↓↓↓

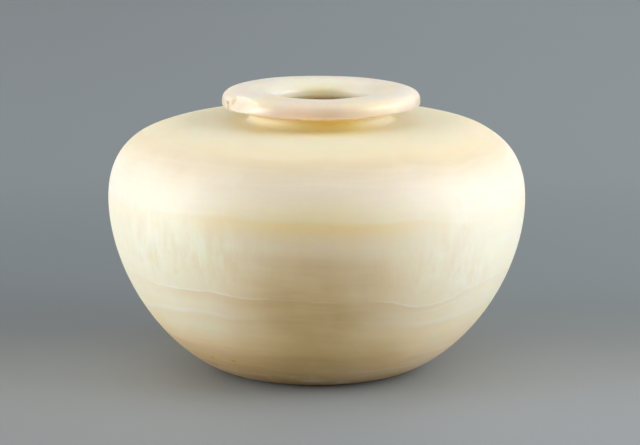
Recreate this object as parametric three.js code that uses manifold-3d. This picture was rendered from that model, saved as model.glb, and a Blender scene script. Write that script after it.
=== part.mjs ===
// A squat, broad-shouldered jar with a rolled lip, hollowed from one block of banded calcite.
// Millimetres, +Z up. The origin is the middle of the flat underside, and the front faces -Y.

import * as THREE from "three";
import { mergeVertices } from "three/addons/utils/BufferGeometryUtils.js";
import Module from "manifold-3d";

const wasm = await Module();
wasm.setup();

// Body, outside.
const FOOT_RADIUS = 47; // flat underside
const BELLY_RADIUS = 110;
const BELLY_HEIGHT = 90.5; // height of the widest ring
const SHOULDER_RISE = 41.8; // from the widest ring to the root of the neck

// Neck and lip, outside.
const NECK_RADIUS = 37;
const NECK_HEIGHT = 6.2; // open groove between shoulder and lip
const NECK_FILLET = 2.8; // at the root of the neck and under the lip
const LIP_THICKNESS = 10.1;
const LIP_OVERHANG = 15.1; // how far the lip stands out past the neck
const LIP_EDGE_RISE = 2.7; // from the lip's underside up to its outer edge
const LIP_CROWN = 14.1; // from the outer edge in to the crest
const RIM_OFFSET = 2.2; // neck and lip were cut this far off the body's axis, towards +X

// Hollow.
const BODY_WALL = 8; // at the widest ring
const SHOULDER_WALL = 9;
const FLOOR_THICKNESS = 13;
const FLOOR_ROUND = 5; // the flat floor is this much smaller in radius than the underside
const NECK_WALL = 8;
const BORE_ROUND = 3; // where the neck's bore opens into the body
const MOUTH_LEDGE = 4.3; // the mouth is this much tighter in radius than the neck's bore
const MOUTH_DIP = 5.4; // the lip's top rounds over this far from its crest in to the mouth
const MOUTH_DEPTH = 3.6; // straight wall of the mouth
const LEDGE_DROP = 1.6; // the slant under that wall, out to the bore

// Flake broken off the lip's upper edge, at the front left.
const FLAKE_AZIMUTH = -55; // degrees from the front, towards -X when negative
const FLAKE_TILT = 30; // degrees that the break faces upwards
const FLAKE_DEPTH = 1.2;
const FLAKE_LEFT = 7.6; // the break stops in a step this far left of its middle
const FLAKE_RIGHT = 14; // and runs out before this far to the right

// How full each curve is: 1 and 1 is an ellipse, and less is squarer.
const LOWER_BODY = { across: 1.337, up: 1.082 };
const SHOULDER = { across: 0.557, up: 0.869 };
const LIP_TOP = { across: 0.55, up: 0.58 };
const ELLIPSE = { across: 1, up: 1 };

// Fineness of the turned form.
const MERIDIANS = 64;
const STEPS = { body: 9, shoulder: 9, hollow: 7, lip: 5, fillet: 2 };

const STONE = { color: 0xe8ddbd, roughness: 0.42, metalness: 0 };

const shoulderHeight = BELLY_HEIGHT + SHOULDER_RISE;
const lipUnderside = shoulderHeight + NECK_HEIGHT;
const lipEdge = lipUnderside + LIP_EDGE_RISE;
const jarHeight = lipUnderside + LIP_THICKNESS;
const mouthEdge = jarHeight - MOUTH_DIP;
const lipRadius = NECK_RADIUS + LIP_OVERHANG;
const crestRadius = lipRadius - LIP_CROWN;
const neckFillet = Math.min(NECK_FILLET, NECK_HEIGHT / 2);
const boreRadius = NECK_RADIUS - NECK_WALL;
const mouthRadius = boreRadius - MOUTH_LEDGE;
const hollowTop = shoulderHeight - SHOULDER_WALL;

// One point of the turned profile: distance from the axis, and height.
const at = (radius, height) => new THREE.Vector2(radius, height);

// A quarter of a superellipse between two points, level at `level` and upright at `upright`.
function quarter(level, upright, fullness, steps) {
  const points = [];
  for (let i = 0; i <= steps; i++) {
    const angle = (i / steps) * (Math.PI / 2);
    const across = Math.sin(angle) ** fullness.across;
    const up = 1 - Math.cos(angle) ** fullness.up;
    points.push(
      at(
        THREE.MathUtils.lerp(level.x, upright.x, across),
        THREE.MathUtils.lerp(level.y, upright.y, up),
      ),
    );
  }
  return points;
}

// The same kind of curve, drawn from its upright end, with steps that follow the rise.
function domed(upright, level, fullness, steps) {
  const points = [];
  for (let i = 0; i <= steps; i++) {
    const angle = (i / steps) * (Math.PI / 2);
    const across = Math.cos(angle) ** fullness.across;
    const up = Math.sin(angle) ** fullness.up;
    points.push(
      at(
        THREE.MathUtils.lerp(level.x, upright.x, across),
        THREE.MathUtils.lerp(upright.y, level.y, up),
      ),
    );
  }
  return points;
}

function bodyOutside() {
  const belly = at(BELLY_RADIUS, BELLY_HEIGHT);
  const neckRoot = at(NECK_RADIUS + neckFillet, shoulderHeight);
  return [
    ...quarter(at(FOOT_RADIUS, 0), belly, LOWER_BODY, STEPS.body),
    ...domed(belly, neckRoot, SHOULDER, STEPS.shoulder),
  ];
}

// The groove under the lip: a fillet up from the shoulder, and one out to the lip's underside.
function neckOutside() {
  const root = at(NECK_RADIUS + neckFillet, shoulderHeight);
  const underLip = at(NECK_RADIUS + neckFillet, lipUnderside);
  return [
    ...quarter(root, at(NECK_RADIUS, shoulderHeight + neckFillet), ELLIPSE, STEPS.fillet),
    ...quarter(underLip, at(NECK_RADIUS, lipUnderside - neckFillet), ELLIPSE, STEPS.fillet).reverse(),
  ];
}

// The lip's rolled outside, from its underside round its outer edge to its crest.
function lipOutside() {
  const edge = at(lipRadius, lipEdge);
  const underside = at(NECK_RADIUS + neckFillet, lipUnderside);
  return [
    ...quarter(underside, edge, ELLIPSE, STEPS.lip),
    ...quarter(at(crestRadius, jarHeight), edge, LIP_TOP, STEPS.lip).reverse(),
  ];
}

// From the crest over into the mouth, down its wall, out under it and down the neck's bore.
function mouthInside() {
  const ledge = mouthEdge - MOUTH_DEPTH;
  return [
    ...quarter(at(crestRadius, jarHeight), at(mouthRadius, mouthEdge), ELLIPSE, STEPS.lip),
    at(mouthRadius, ledge),
    at(boreRadius, ledge - LEDGE_DROP),
    ...quarter(
      at(boreRadius + BORE_ROUND, hollowTop),
      at(boreRadius, hollowTop + BORE_ROUND),
      ELLIPSE,
      STEPS.fillet,
    ).reverse(),
  ];
}

function bodyInside() {
  const belly = at(BELLY_RADIUS - BODY_WALL, BELLY_HEIGHT);
  const top = at(boreRadius + BORE_ROUND, hollowTop);
  const floor = at(FOOT_RADIUS - FLOOR_ROUND, FLOOR_THICKNESS);
  return [
    ...domed(belly, top, SHOULDER, STEPS.hollow).reverse(),
    ...quarter(floor, belly, LOWER_BODY, STEPS.hollow).reverse(),
  ];
}

// The whole section, from the middle of the underside up the outside, over the lip and down inside.
function profile() {
  const points = [
    at(0, 0),
    ...bodyOutside(),
    ...neckOutside(),
    ...lipOutside(),
    ...mouthInside(),
    ...bodyInside(),
    at(0, FLOOR_THICKNESS),
  ];
  const closest = 0.01; // neighbouring curves share an end, which is kept once
  return points.filter((p, i) => i === 0 || p.distanceTo(points[i - 1]) > closest);
}

// Slides the neck and lip off the axis, easing in between the hollow's top and the shoulder's.
function runOffCentre(geometry) {
  const position = geometry.getAttribute("position");
  for (let i = 0; i < position.count; i++) {
    const share = THREE.MathUtils.smoothstep(position.getZ(i), hollowTop, shoulderHeight);
    position.setX(i, position.getX(i) + RIM_OFFSET * share);
  }
  return geometry;
}

// A closed mesh as a solid that can be cut.
function solid(geometry) {
  const bare = geometry.clone();
  bare.deleteAttribute("normal");
  bare.deleteAttribute("uv");
  const merged = mergeVertices(bare, 1e-3);
  return new wasm.Manifold(
    new wasm.Mesh({
      numProp: 3,
      vertProperties: new Float32Array(merged.getAttribute("position").array),
      triVerts: new Uint32Array(merged.index.array),
    }),
  );
}

// A cut solid as a mesh again.
function surface(cutSolid) {
  const { vertProperties, triVerts } = cutSolid.getMesh();
  const geometry = new THREE.BufferGeometry();
  geometry.setAttribute("position", new THREE.BufferAttribute(vertProperties, 3));
  geometry.setIndex(new THREE.BufferAttribute(triVerts, 1));
  geometry.computeVertexNormals();
  return geometry;
}

// The block of space that the flake left: its inner face is the break, set into the middle of
// the round from the lip's crest to its outer edge.
function flake() {
  const outward = LIP_THICKNESS; // reaches well past the lip's outer edge
  const block = new THREE.BoxGeometry(FLAKE_LEFT + FLAKE_RIGHT, outward, 3 * LIP_THICKNESS);
  block.translate((FLAKE_RIGHT - FLAKE_LEFT) / 2, FLAKE_DEPTH - outward / 2, 0);
  block.rotateX(-THREE.MathUtils.degToRad(FLAKE_TILT));
  const middle = Math.SQRT1_2; // sine and cosine of half a quarter turn
  block.translate(
    0,
    -THREE.MathUtils.lerp(crestRadius, lipRadius, middle ** LIP_TOP.across),
    THREE.MathUtils.lerp(lipEdge, jarHeight, middle ** LIP_TOP.up),
  );
  block.rotateZ(THREE.MathUtils.degToRad(FLAKE_AZIMUTH));
  block.translate(RIM_OFFSET, 0, 0);
  return block;
}

const turned = new THREE.LatheGeometry(profile(), MERIDIANS);
turned.rotateX(Math.PI / 2);

const jar = new THREE.Mesh(
  surface(solid(runOffCentre(turned)).subtract(solid(flake()))),
  new THREE.MeshStandardMaterial(STONE),
);
jar.name = "jar";

const group = new THREE.Group();
group.add(jar);

export default group;
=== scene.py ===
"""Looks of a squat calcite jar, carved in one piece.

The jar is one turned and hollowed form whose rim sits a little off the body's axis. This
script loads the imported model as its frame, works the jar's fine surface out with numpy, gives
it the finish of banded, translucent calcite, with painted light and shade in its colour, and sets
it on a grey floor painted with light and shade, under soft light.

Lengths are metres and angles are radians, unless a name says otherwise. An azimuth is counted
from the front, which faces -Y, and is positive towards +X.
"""

import logging
from dataclasses import dataclass, field
from enum import Enum
from itertools import pairwise
from math import cos, pi, radians, sin

import bpy
import numpy as np
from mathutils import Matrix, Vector

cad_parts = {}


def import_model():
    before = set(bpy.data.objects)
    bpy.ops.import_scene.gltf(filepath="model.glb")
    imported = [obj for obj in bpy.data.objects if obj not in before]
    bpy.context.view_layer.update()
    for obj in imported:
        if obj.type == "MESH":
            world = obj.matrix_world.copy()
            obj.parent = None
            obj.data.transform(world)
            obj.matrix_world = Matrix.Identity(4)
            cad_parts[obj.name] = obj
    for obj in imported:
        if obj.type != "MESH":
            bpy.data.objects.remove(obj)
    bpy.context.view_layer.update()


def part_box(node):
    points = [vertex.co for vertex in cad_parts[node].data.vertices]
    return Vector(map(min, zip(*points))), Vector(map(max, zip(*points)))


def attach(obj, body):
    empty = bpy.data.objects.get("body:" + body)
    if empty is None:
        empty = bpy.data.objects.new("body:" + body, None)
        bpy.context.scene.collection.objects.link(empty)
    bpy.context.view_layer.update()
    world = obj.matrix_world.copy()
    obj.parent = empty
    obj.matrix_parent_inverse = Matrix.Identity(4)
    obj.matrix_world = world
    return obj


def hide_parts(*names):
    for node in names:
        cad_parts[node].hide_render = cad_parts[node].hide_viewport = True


Array = np.ndarray
Socket = bpy.types.NodeSocket
Value = Socket | float
Colour = tuple[float, float, float]
Point = tuple[float, float, float]
Ring = tuple[float, float]  # radius and height of a ring round the axis
Stops = tuple[tuple[float, float], ...]  # places along a way, and the value at each
Ease = tuple[float, float, float]  # where a share is 0, where it is full, and the full share

LOG = logging.getLogger("jar")
MM = 0.001
DENSE = 1201  # points of a curve before it is thinned


class Mark(Enum):
    """What a vertex attribute of the jar says, from 0, not at all, to 1."""

    INSIDE = "inside"
    LIP = "lip"
    SCAR = "scar"
    DIRT = "dirt"
    # Milky stone, and also painted light and a painted highlight.
    MILK_AND_LIGHT = "milk_and_light"
    # Amber stone, and also painted amber glow and shade.
    HONEY_AND_GLOW = "honey_and_glow"
    # Pinkish stone, and also painted shade on the lip's front.
    ROSE_AND_SHADE = "rose_and_shade"
    # Brown stone, and also painted shade on the body's front.
    BROWN = "brown"
    FEATHER = "feather"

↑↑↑

Print exactly, and only, the lines beginning at the top of the listing and ending at the line with "wasm.setup();".

→ **Solution below**:
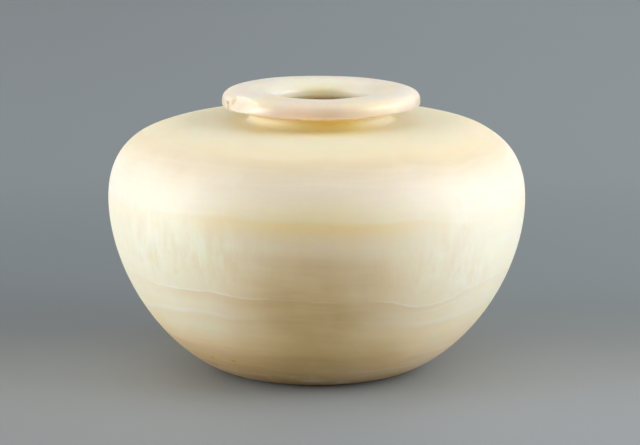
Recreate this object as parametric three.js code that uses manifold-3d. This picture was rendered from that model, saved as model.glb, and a Blender scene script. Write that script after it.
=== part.mjs ===
// A squat, broad-shouldered jar with a rolled lip, hollowed from one block of banded calcite.
// Millimetres, +Z up. The origin is the middle of the flat underside, and the front faces -Y.

import * as THREE from "three";
import { mergeVertices } from "three/addons/utils/BufferGeometryUtils.js";
import Module from "manifold-3d";

const wasm = await Module();
wasm.setup();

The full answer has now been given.